DOCUMENTARY HERITAGE SIG
Formerly known as the Preservation SIG, Documentary Heritage SIG repurposed our SIG in 2016 becoming the Documentary Heritage SIG. Documentary heritage is created in many formats from traditional paper based documents, electronic media, photographic images to digital media. For us, the importance of documentary heritages lies in the information contained rather than in the medium or object.
As part of the change in focus, a new initiative has been to offer free membership to our SIG for those undertaking professional library studies at the Open Polytechnic of New Zealand or Victoria University.
We’re a small SIG with our members working in a range of public, tertiary and special libraries from Auckland to Invercargill. This presents a challenge for organising events, so we’ve established a twitter feed at https://twitter.com/DocHeritage for sharing news.
Our objective is to foster awareness and understanding of documentary heritage issues as they relate to NZ libraries, so that positive outcomes are achieved through effective collaboration.
We work closely with the National Preservation Office as it facilitates and co-ordinates preservation initiatives for national documentary heritage collections. The Documentary Heritage SIG seeks to enhance strategic partnerships with allied (regional and national) heritage sectors and organisations, including collaboration on the provision of training and workshops.
Te Herenga o te Moana-nui-ā-Kiwa: Pasifika Information Management Network Special Interest Group (PIMN SIG) is a support network of, and for, Pasifika librarians and information management colleagues who work with Pacific communities and collections.
The current SIG membership is 16 however there are over 200 emails signed up to the PIMN discussion list. The majority of PIMN listserv members are not LIANZA members, and some are colleagues in the different pacific islands. PIMN’s vision is to provide and contribute “to the enhancement of Pasifika peoples’ lives by delivering services and information which are easily accessible, current, meaningful, and relevant to their development and contribution to society.” (PIMN’s Mission Goals).
PIMN actively participates in exploring, researching, and documenting the way Pacific indigenous knowledge and information are currently being recognised and managed in our institutions; raising the status and availability of Pacific languages and literacies material; advocating for the digitisation of Pacific newspapers and other significant material; better access to Pacific resources, developing and enhancing support services to Pacific families and communities.

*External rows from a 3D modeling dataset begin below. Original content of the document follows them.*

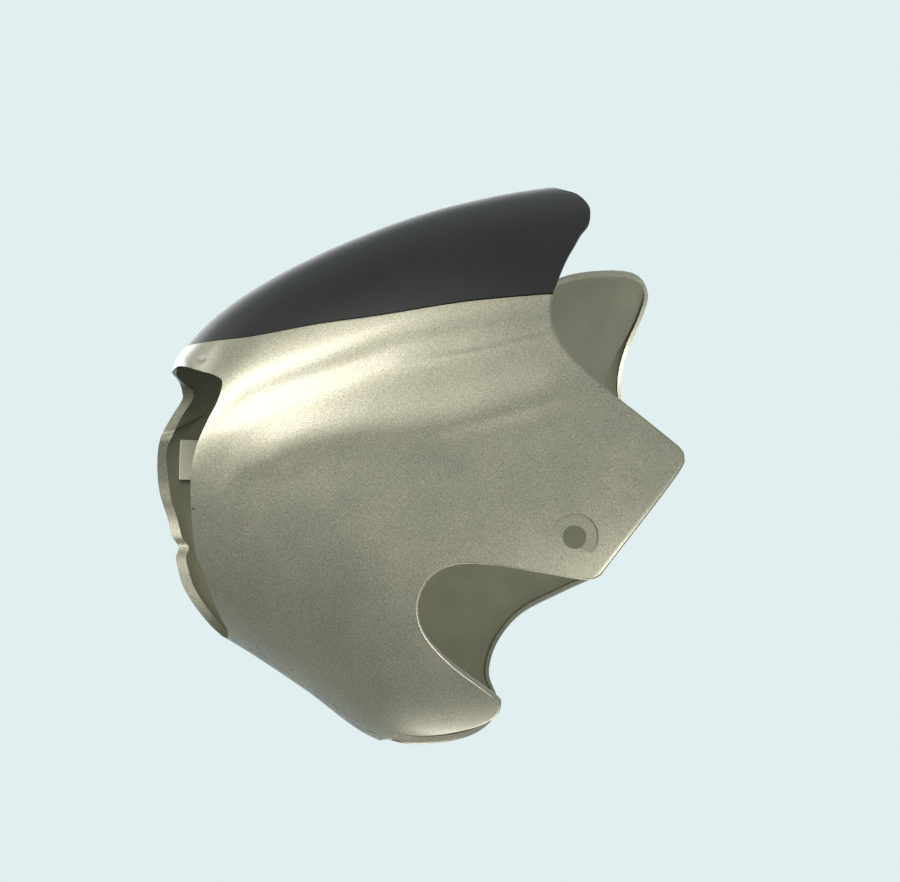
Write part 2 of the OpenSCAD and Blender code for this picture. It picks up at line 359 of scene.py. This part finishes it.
def rim_rows(outer, way):
    """Rows of the lamp rim: its turned-in inner edge, and one that leads from there to the outer skin."""
    first = outer[:, SKIPPED_ROWS] - outer[:, 0]
    length = np.linalg.norm(first, axis=-1, keepdims=True)
    bevel = np.minimum(LIP, EDGE_SHARE * length)
    rim = outer[:, 0] + bevel * first / length - (WALL + bevel / 4) * normal(way[:, 0])
    return np.stack([rim, outer[:, 0] + RIM_LEAD * (rim - outer[:, 0])], 1)


def shell_side(far):
    """Closed sections of one side of the shell, one a spoke: outer skin, edge, inner skin and rim."""
    k = np.linspace(0, LAST_SPOKE, LAST_SPOKE * SPOKE_STEPS + 1)
    way = flip(spokes(far, k, np.linspace(0, 1, ROWS + 1)), far)
    outer = below(way, relief(way))
    edge = way[:, -1]
    out = np.cross(edge_place(k + 1, far) - edge_place(k - 1, far), normal(edge)) * (1 if far else -1)
    out /= np.linalg.norm(out, axis=-1, keepdims=True)
    step = np.linalg.norm(outer[:, -1] - outer[:, -2], axis=-1)
    within = way[:, ROWS - SKIPPED_ROWS:SKIPPED_ROWS - 1:-1]
    inner = below(within, WALL + relief(within))
    return np.concatenate([outer[:, :-1], edge_rows(k, edge, out, step), inner, rim_rows(outer, way)], 1)


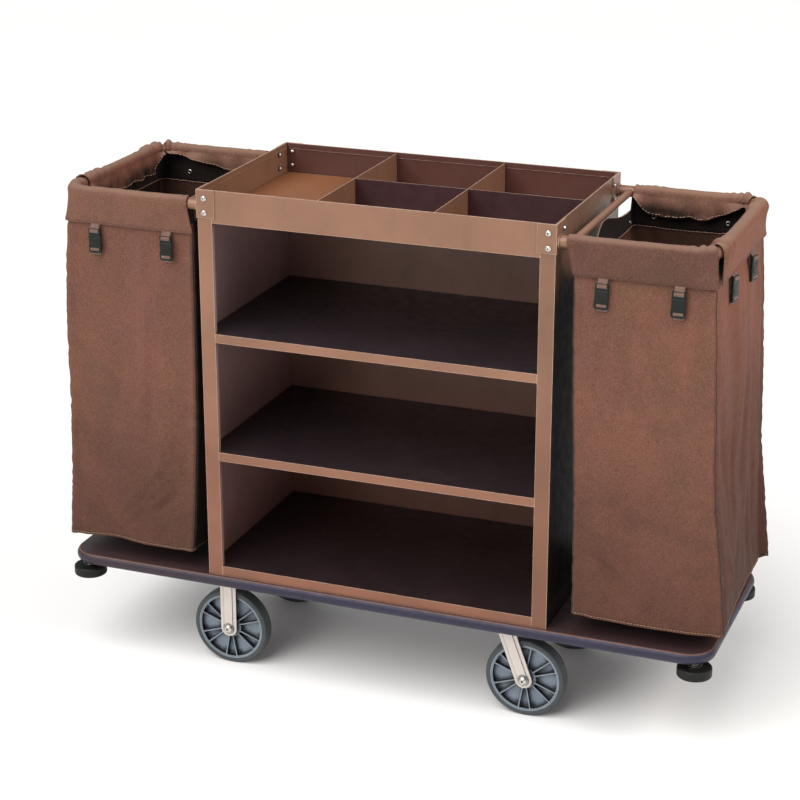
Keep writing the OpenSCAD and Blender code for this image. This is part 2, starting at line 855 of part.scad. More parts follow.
swivel_axle_sleeve(1);  // swivel_axle_sleeve_back
at_wheel(fixed_x, -1) wheel_core();  // wheel_core_front_left
at_wheel(fixed_x, 1) wheel_core();  // wheel_core_back_left
swivel_axle(-1) wheel_core();  // wheel_core_front_right
swivel_axle(1) wheel_core();  // wheel_core_back_right
at_wheel(fixed_x, -1) tyre();  // tyre_front_left
at_wheel(fixed_x, 1) tyre();  // tyre_back_left
swivel_axle(-1) tyre();  // tyre_front_right
swivel_axle(1) tyre();  // tyre_back_right
roller(-1, -1);  // roller_front_left
roller(-1, 1);  // roller_back_left
roller(1, -1);  // roller_front_right
roller(1, 1);  // roller_back_right
roller_bolts();
roller_spacers();
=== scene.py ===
"""Housekeeping cart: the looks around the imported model. Metres, floor at z = 0, front at -y."""

import math
import random

import bpy
import numpy as np
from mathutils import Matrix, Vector, noise


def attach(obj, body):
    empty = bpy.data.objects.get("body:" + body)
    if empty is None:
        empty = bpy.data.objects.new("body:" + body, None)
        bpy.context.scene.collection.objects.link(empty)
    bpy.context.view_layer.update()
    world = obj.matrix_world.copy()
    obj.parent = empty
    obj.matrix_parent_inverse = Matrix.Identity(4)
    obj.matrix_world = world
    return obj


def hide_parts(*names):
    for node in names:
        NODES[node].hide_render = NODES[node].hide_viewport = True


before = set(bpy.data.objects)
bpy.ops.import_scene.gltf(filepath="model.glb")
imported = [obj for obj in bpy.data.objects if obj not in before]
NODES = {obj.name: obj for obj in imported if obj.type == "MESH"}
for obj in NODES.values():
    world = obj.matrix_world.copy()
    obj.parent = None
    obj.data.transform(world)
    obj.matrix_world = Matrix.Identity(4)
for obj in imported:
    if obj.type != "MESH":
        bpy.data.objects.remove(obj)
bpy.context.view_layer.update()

random.seed(41)

# ---------------------------------------------------------------- sizes taken from the CAD, in metres

TUBE_R = 0.0125
HOOP_Z = 1.096
HOOP_Y = 0.219
HOOP_OUT_X = 0.719
HOOP_BEND = 0.045
HOOP_START_X = 0.4385
BAG_TOP_Z = 1.083
BAG_FOOT_Z = 0.284
CUFF_HEM_Z = 1.0326
CUFF_TAIL_Z = 1.052
BAND_LOW_Z = 1.020
CLOTH = 0.0015
BUCKLE_TOP_Z = 1.022
BUCKLE_X = {"left": (0.475, 0.648), "right": (0.497, 0.654)}
BUCKLE_Y = (-0.097, 0.063)
BUCKLE_FACE_Y = 0.2318
BUCKLE_FACE_X = 0.7290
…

PIMN provides professional development activities for members and other colleagues including guest speakers, research presentations, workshops, and seminars, including tours of significant Pacific resources.
HealthSIG is a community of librarians from the health sector including the district health boards, government and non-government organisations (NGOs), some polytechnics and universities as well as individual LIANZA members with an interest in health information.

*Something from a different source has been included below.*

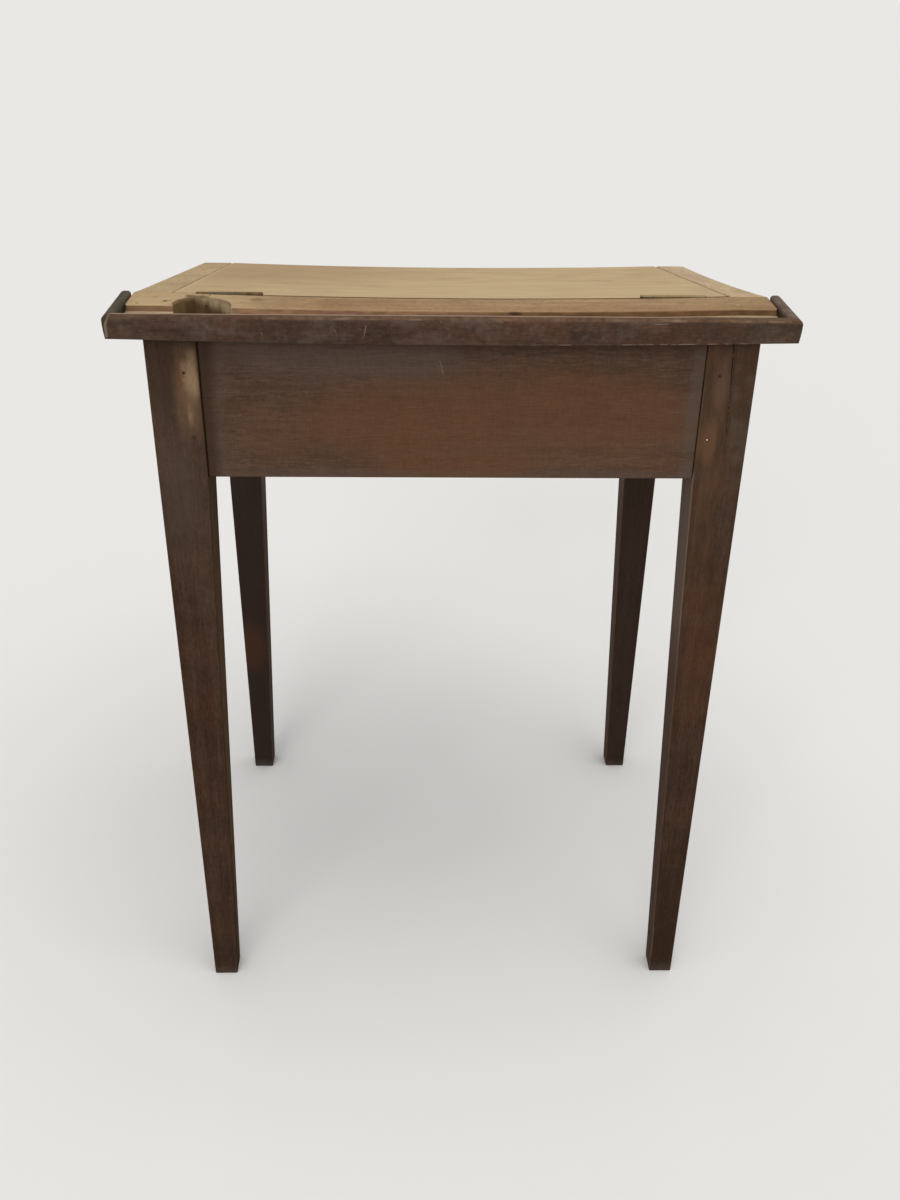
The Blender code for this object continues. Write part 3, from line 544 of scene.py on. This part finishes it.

The purpose of HealthSIG is to provide an opportunity for librarians to discuss issues of common interest which impact on their work. These opportunities are provided via study days, conference presentations, lively email and in-person discussions. The collegial nature and good working relationships of the group means that librarians feel free to reach out for support to other members.
The Health-INFO email discussion group focuses on issues concerning health information in New Zealand.
The Tertiary Libraries Special Interest Group exists to promote the interests of librarians and libraries associated with tertiary education and aims to foster discussion and information sharing, encourage co-operation and collaboration, and provide professional development opportunities.
Current membership is over 160 from across the country. Due to the diverse locations of members and the sometimes isolated nature of their roles within their institutions, the group concentrates on building up a selection of online activities where the barriers to participation such as cost and travel-are lower. The online discussion groups are a popular and cost effective way to both improve professional knowledge and connect with colleagues all around the country.
SLIS aims to provide professional development and networking opportunities for librarians and information professionals at regular intervals throughout the year. In March 2016 Linda Stopforth spoke on building resilience, we had a session with Te Puna staff on the upcoming Te Puna changes in April, and in June the Parliamentary Library hosted a session where staff talked about how the Parliamentary Library differed from other special libraries.
Later in the year LIANZA Executive Director Joanna Matthew spoke to us about change management, and to finish the year out we had a joint session with NZLLA where Katherine Howard spoke about her research on passion trumping pay. In addition a Christmas function was hosted by SLIS committee members at The Thistle Inn in Wellington. SLIS was also financially positioned to award three professional development scholarships to SLIS members in 2016.
PubSIG promotes and supports the development of public library services and the librarians who work in them, and is for librarians at all stages of their careers. The current membership is 198 nationwide, with members from the largest libraries to some of New Zealand’s smallest.
We advocate on behalf of public librarians, raising awareness of issues that impact them and helping fund projects that benefit public libraries. In 2017 we are working with LIANZA office to offer scholarships for past and present Kotuku cohort members to attend the #Open17 conference in Christchurch, as we are aware not all workplaces can financially support their staff in this. We see attending conference, and spending time with their Kotuku cohort, as vital in their ongoing leadership journey.
The SIG offers a forum for communication, networking opportunities and a chance to celebrate the great work that public librarians do each day in New Zealand. The group helps provide training opportunities and has sponsored members to attend training and communicates with members via the listserv and PubSIG on Facebook – actively seeking “good news” stories and disseminating them – as well as maintaining a presence on the LIANZA website.
The primary objective of the Research SIG is, quite simply, to support research into library and information management in New Zealand. The concept of research is interpreted broadly as ‘the use of structured methods to collect and analyse data’. Research is part of academic life, but also there are many organisations using research in order to understand and improve their efficiency and effectiveness. The SIG wishes to encourage research by academics, students, and practitioners. To do so it runs events such as symposiums at which researchers share their experiences, and workshops on research practice. It encourages participation in journals clubs, weekend schools, and other activities around the country that give opportunities for researchers to network with each other.